Hey, what happens to your data after you complete a project? Does it remain saved on a computer or on a cloud? It’s likely that you have obsolete, trivial, or even confidential data lingering around on your company’s storage servers.
After you complete a project, it’s always important to purge data.
Your company will likely have gathered historical data over time. You can keep what’s necessary, but it’s best to purge what you no longer need.
To avoid potential liability, you also want to purge any confidential data that is no longer needed.
Here’s how to get started with data management and purging data:
Start With Individual Data
Does your organization have spreadsheets full of personal information from different individuals?
This can include names, addresses, and the contact information of employees and customers. You might even have sensitive data such as social security numbers and bank account information.
As one can imagine, this can be a huge security risk. You should set aside time each month to purge this data. If an employee or customer leaves, you should purge this data right away.
Delete Website Data
If you have any website data you should also delete this each month. For example, you can look at this tutorial on deleting a SharePoint site.

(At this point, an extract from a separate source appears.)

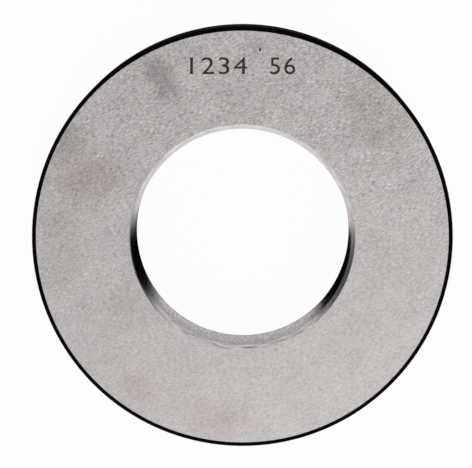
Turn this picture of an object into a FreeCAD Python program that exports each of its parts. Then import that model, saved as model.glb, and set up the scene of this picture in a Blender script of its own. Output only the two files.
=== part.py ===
import FreeCAD, Part
import math
import os

from FreeCAD import Vector

# Driving dimensions in millimetres, angles in degrees

# Ring blank
outer_diameter = 98.0
thickness = 24.0
edge_chamfer = 1.0

# Metric fine thread in the bore, with its flats as shares of the pitch
thread_major_diameter = 52.0
thread_pitch = 1.5
thread_flank_angle = 60.0
crest_flat_share = 1.0 / 4.0
root_flat_share = 1.0 / 8.0

# Countersink at both mouths of the bore
mouth_diameter = 52.5
mouth_included_angle = 120.0

# Sizes that follow from the driving dimensions
outer_radius = outer_diameter / 2.0
major_radius = thread_major_diameter / 2.0
mouth_radius = mouth_diameter / 2.0
flank_slope = math.tan(math.radians(thread_flank_angle / 2.0))
crest_flat = thread_pitch * crest_flat_share
root_flat = thread_pitch * root_flat_share
thread_depth = (thread_pitch - crest_flat - root_flat) / (2.0 * flank_slope)
minor_radius = major_radius - thread_depth
mouth_depth = (mouth_radius - minor_radius) / math.tan(math.radians(mouth_included_angle / 2.0))

axis_foot = Vector(0.0, 0.0, 0.0)
axis_direction = Vector(0.0, 0.0, 1.0)


def axial_outline(corners):
    """Closed outline in the axial plane through (radius, height) corners."""
    points = [Vector(radius, 0.0, height) for radius, height in corners]
    return Part.makePolygon(points + points[:1])


def gauge_ring():
    """The turned ring: rims chamfered, bore at the thread's crests, mouths countersunk."""
    outline = axial_outline([
        (minor_radius, mouth_depth),
        (mouth_radius, 0.0),
        (outer_radius - edge_chamfer, 0.0),
        (outer_radius, edge_chamfer),
        (outer_radius, thickness - edge_chamfer),
        (outer_radius - edge_chamfer, thickness),
        (mouth_radius, thickness),
        (minor_radius, thickness - mouth_depth),
    ])
    return Part.Face(outline).revolve(axis_foot, axis_direction, 360.0)


os.makedirs("parts", exist_ok=True)
gauge_ring().exportStep("parts/gauge_ring.step")
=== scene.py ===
"""Looks of a solid thread ring gauge that lies flat on a pale studio floor.

The ring is one closed surface: a turned outer skin, two flat ground faces, a helical thread
through the bore, and a shallow marking sunk into the upper face. Lengths are metres; sizes that a
drawing would give are written in millimetres and multiplied by MM. The marking is at +Y, and the
upper face looks along +Z.
"""

import logging
import math
from dataclasses import dataclass, field, replace
from enum import IntEnum

import bmesh
import bpy
import numpy as np
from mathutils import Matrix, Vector
from mathutils.geometry import delaunay_2d_cdt

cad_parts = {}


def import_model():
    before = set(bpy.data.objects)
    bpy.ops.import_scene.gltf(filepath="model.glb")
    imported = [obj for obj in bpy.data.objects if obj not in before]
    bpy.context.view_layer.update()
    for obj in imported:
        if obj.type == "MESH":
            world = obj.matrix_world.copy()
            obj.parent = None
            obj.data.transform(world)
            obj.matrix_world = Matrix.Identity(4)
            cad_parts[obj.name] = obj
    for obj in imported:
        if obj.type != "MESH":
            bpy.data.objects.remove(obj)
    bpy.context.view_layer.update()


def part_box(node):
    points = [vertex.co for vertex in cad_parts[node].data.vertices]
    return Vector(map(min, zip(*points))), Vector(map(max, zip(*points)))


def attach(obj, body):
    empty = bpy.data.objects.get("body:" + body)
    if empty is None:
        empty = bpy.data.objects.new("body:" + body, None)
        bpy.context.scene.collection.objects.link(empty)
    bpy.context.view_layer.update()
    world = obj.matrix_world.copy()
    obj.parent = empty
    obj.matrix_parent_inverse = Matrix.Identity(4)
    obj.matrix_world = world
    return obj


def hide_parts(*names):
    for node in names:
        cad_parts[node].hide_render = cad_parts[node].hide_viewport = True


MM = 0.001
log = logging.getLogger("thread_ring_gauge")


def linear(hex_colour: str) -> tuple[float, float, float, float]:
    """Turns an sRGB hex colour into linear light.

    Args:
        hex_colour: six hex digits after a hash mark.

    Returns:
        Red, green, blue and an alpha of one, each from 0 to 1.
    """
    channels = [int(hex_colour[i : i + 2], 16) / 255.0 for i in (1, 3, 5)]
    straight = [c / 12.92 if c <= 0.04045 else ((c + 0.055) / 1.055) ** 2.4 for c in channels]
    return (*straight, 1.0)


def add_node(
    tree: bpy.types.NodeTree,
    kind: str,
    settings: dict[str, object] | None = None,
    inputs: dict[str | int, object] | None = None,
) -> bpy.types.Node:
    """Adds one node with its settings, its input values and its links.

    Args:
        tree: the node tree that gets the node.
        kind: the node's type name in Blender.
        settings: the node's own properties by name.
        inputs: values by socket name or number; an output socket given here is linked.

    Returns:
        The new node.
    """
    node = tree.nodes.new(kind)
    for name, value in (settings or {}).items():
        setattr(node, name, value)
    for name, value in (inputs or {}).items():
        if isinstance(value, bpy.types.NodeSocket):
            tree.links.new(value, node.inputs[name])
        else:
            node.inputs[name].default_value = value
    return node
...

Another task can be to delete IP addresses and anything else your website might collect.
If your website has a payment authorization service, you want to make sure you delete a customer’s financial data.
Once the payment has been received, you can keep a receipt without keeping the payment information.
For example, let’s suppose you’ve completed a project and collected the payments for this project. Once you’ve done this, you can start deleting this website data.
Data Management on the Cloud
Once per month, you can remove data from your computer and store it on a cloud storage service. At a second time during the month, look back at your data on the cloud.
You can assess what data can remain in the cloud and what can get deleted. You should put this former data in a ‘TO DELETE LATER’ folder. You can give a one-week waiting period before you delete the data.
If you have archival data, you can also store this in a separate folder. You want to check this folder on occasion to see if there’s any data to get deleted later.
Purge Data on Spreadsheets
Most organizations will have spreadsheets that contain important data for a project.
Once the project gets completed, look back at the spreadsheet. You want to see what must get archived and what to delete.
Anything to delete should first get saved onto a new spreadsheet. This way, you can recover it if needed. Wait for at least a month before you decide to purge this data.
Delete and Protect Your Data
Now that you know how to purge data and why it matters, you can take the steps for protecting your company’s data.
Your first step is to make sure you save your data on secure servers such as a cloud.
You want to focus on archiving data first before deleting it. Look at your data after finishing a project before you decide to purge it.